Two prominent economists each with many years’ experience in immigration research come down on opposite sides of this question:
David Card of UC Berkeley thinks the adverse impact is scant. His most recent paper is titled,” Is the new immigration really so bad?”
George Borjas of Harvard thinks the adverse impact is large –the new eave of immigrants depresses wages by 3 to 4%. He stakes his position out in a paper presented through the Center for Immigration Studies.
I’ll use a simple model below to highlight that which researchers have to grapple.
The domestic workforce is divided among many labor markets, and among many education and age cohorts. There will be a cohort, for example, for persons with less than a high school diploma and over 10 years work experience for Chicago; another for those without a high school diploma and up to 10 year’s work experience; and so on. Job growth varies over time and there is a fair amount of geographic mobility.

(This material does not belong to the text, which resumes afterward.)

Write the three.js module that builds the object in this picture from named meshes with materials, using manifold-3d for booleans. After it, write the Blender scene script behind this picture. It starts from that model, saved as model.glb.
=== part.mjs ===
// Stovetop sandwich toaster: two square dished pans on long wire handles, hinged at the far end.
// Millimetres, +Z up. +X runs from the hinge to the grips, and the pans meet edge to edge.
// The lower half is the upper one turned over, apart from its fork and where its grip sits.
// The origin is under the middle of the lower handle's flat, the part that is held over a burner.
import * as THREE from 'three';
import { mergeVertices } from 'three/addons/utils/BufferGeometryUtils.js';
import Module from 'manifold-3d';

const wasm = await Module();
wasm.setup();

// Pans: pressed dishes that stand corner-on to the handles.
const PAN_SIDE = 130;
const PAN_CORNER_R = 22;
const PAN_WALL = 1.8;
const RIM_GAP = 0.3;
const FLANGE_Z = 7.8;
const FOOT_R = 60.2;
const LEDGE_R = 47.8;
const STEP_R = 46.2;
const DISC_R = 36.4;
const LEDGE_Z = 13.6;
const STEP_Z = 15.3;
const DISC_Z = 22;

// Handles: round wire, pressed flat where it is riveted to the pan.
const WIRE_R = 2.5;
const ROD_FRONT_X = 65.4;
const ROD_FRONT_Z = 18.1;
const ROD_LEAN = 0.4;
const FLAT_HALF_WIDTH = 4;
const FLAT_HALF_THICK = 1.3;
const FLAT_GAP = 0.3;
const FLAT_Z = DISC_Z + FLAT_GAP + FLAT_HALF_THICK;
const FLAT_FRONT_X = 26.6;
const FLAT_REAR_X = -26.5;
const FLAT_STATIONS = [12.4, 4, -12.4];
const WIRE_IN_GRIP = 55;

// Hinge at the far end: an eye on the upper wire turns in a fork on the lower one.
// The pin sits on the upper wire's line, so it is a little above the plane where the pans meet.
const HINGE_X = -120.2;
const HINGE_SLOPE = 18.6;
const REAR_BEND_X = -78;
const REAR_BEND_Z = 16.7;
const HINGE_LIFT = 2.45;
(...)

When worker supply increases relative to worker demand there is a tendency for wages to become relatively depressed. But that economist’s axiom needs to be shown at the local level with all these factors at play.
The economic research is focused on labor. I think it the matter is more clearly addressed if we think about jobs. There appears to be one job category which concerns all researchers: jobs which can be filled by workers with less than a high school diplomas Borjas notes that in the 2000 Census, immigrants made up half of all non-high school diploma workers with 10 to 20 years work experience: i.e. those poorly educated with little or no chance of upward mobility. Borjas estimates that for this education / age cohort, native American wages have declined by upwards of 7%.
Card is not so sure. He says the statistics show only a modest impact on wages. The less than high school diploma job market has been growing in absolute terms but have been shrinking in relative terms. Fewer young native American workers fit into this category – Americans have become better educated. Card believes that as immigrants flood into a local job market they are competing less with native Americans and more with themselves.
Borjas summarizes his findings thus:
• By increasing the supply of labor between 1980 and 2000, immigration reduced the average annual earnings of native-born men by an estimated $1,700 or roughly 4 percent.
• Among natives without a high school education, who roughly correspond to the poorest tenth of the workforce, the estimated impact was even larger, reducing their wages by 7.4 percent.
• The 10 million native-born workers without a high school degree face the most competition from immigrants, as do the eight million younger natives with only a high school education and 12 million younger college graduates.
• The negative effect on native-born black and Hispanic workers is significantly larger than on whites because a much larger share of minorities are in direct competition with immigrants.
• The reduction in earnings occurs regardless of whether the immigrants are legal or illegal, permanent or temporary. It is the presence of additional workers that reduces wages, not their legal status.
Borjas draws his findings from analyzing in several decennial censuses the penetration of immigrant labor in education/work experience cohorts. The conclusion – that wages are depressed – is pretty much assured based on the theory he cites that more supply of a factor (such as labor) trends to depress the cost of that factor. He does not consider local labor market dynamics. Nor (like Card) does he devote much time to looking at changes in job composition.
Card approaches the problem very differently. He looks at prevailing wages by educational attainment in local economies (Dallas, New York, etc. as well as many smaller areas). He says, at that level, you simply can’t find a relationship between size of immigrant labor share and wage levels.
My own interpretation of this debate is that in some industries within some local markets it may well be easier to show that native Americans, especially those with low mobility, are being harmed by immigrant influx, but that these instances are fewer than may be imagined. Tightness in many blue-collar labor markets, American labor mobility, restructuring of jobs, and the underground economy overwhelm the economist’s axiom.